Deploying a novel deep learning framework for segmentation of specific anatomical structures on cone-beam CT

Abstract

Aim: Cone-beam computed tomography (CBCT) imaging plays a crucial role in dentistry, with automatic prediction of anatomical structures on CBCT images potentially enhancing diagnostic and planning procedures. This study aims to predict anatomical structures automatically on CBCT images using a deep learning algorithm.

Materials and methods: CBCT images from 70 patients were analyzed. Anatomical structures were annotated using a regional segmentation tool within an annotation software by two dentomaxillofacial radiologists. Each volumetric dataset comprised 405 slices, with relevant anatomical structures marked in each slice. Seventy DICOM images were converted to Nifti format, with seven reserved for testing and the remaining sixty-three used for training. The training utilized nnUNetv2 with an initial learning rate of 0.01, decreasing by 0.00001 at each epoch, and was conducted for 1000 epochs. Statistical analysis included accuracy, Dice score, precision, and recall results.

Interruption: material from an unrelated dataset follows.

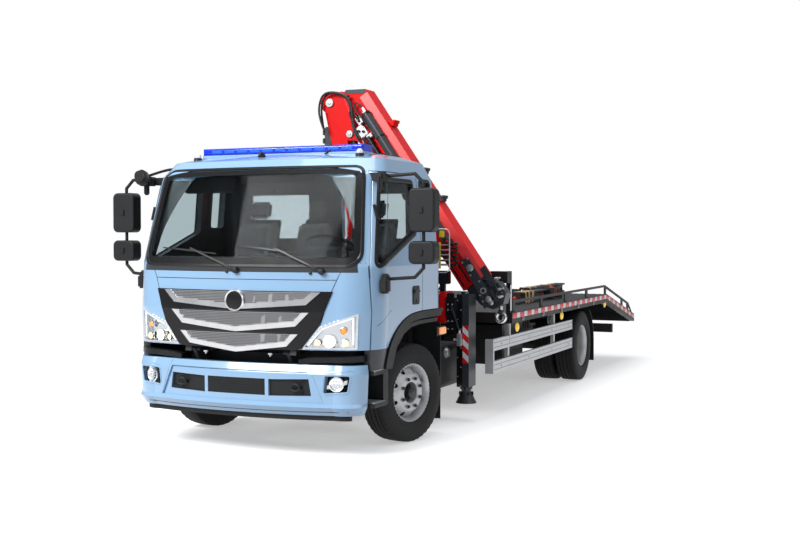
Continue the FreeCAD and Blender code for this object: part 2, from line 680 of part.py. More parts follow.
def roof_gear():
    mount_half, mount_y, mount_deep, mount_high, bar_high = 740.0, -300.0, 190.0, 14.0, 56.0
    mount = block((-mount_half, mount_half), about(mount_y, mount_deep), (roof_edge, roof_top + mount_high))
    mount = mount.cut(cab_body(seat))
    bar = block((-mount_half, mount_half), about(mount_y, mount_deep),
                (roof_top + mount_high + seat, roof_top + mount_high + bar_high))
    bar = softened(bar, bar_high / 3, lambda e: crosswise(e) or upright(e))
    arms = []
    arm, stand, blade_half, blade_gap, pivot_drop, tip_rise = 9.0, 22.0, 250.0, 1.0, 45.0, 130.0
    wiper_places = ((-60.0, -420.0), (640.0, 240.0))
    low_z, tip_z = screen_low - pivot_drop, screen_low + tip_rise

    def before_screen(x, z, ahead):
        return x, surface_y(x, z) - ahead, z
    for pivot_x, tip_x in wiper_places:
        pivot, tip = before_screen(pivot_x, low_z, stand), before_screen(tip_x, tip_z, stand)
        foot = rod(pivot, before_screen(pivot_x, low_z, -stand), 2 * arm)
        blade = [rod(before_screen(tip_x + side * blade_half, tip_z - side * over, arm + blade_gap), tip, arm)
                 for side in (-1, 1)]
        arms.append(join([rod(pivot, tip, arm), foot] + blade))
    wipers = join(arms).cut(cab_body(seat))
    return mount, bar, wipers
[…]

Results: The segmentation model achieved an accuracy of 0.99 for nasal fossa, maxillary sinus, nasopalatine canal, mandibular canal, foramen mentale, and foramen mandible, with corresponding Dice scores of 0.85, 0.98, 0.79, 0.73, 0.78, and 0.74, respectively. Precision values ranged from 0.73 to 0.98. Maxillary sinus segmentation exhibited the highest performance, while mandibular canal segmentation showed the lowest performance.

Conclusion: The results demonstrate high accuracy and precision across most structures, with varying Dice scores indicating the consistency of segmentation. Overall, our segmentation model exhibits robust performance in delineating anatomical features in CBCT images, promising potential applications in dental diagnostics and treatment planning.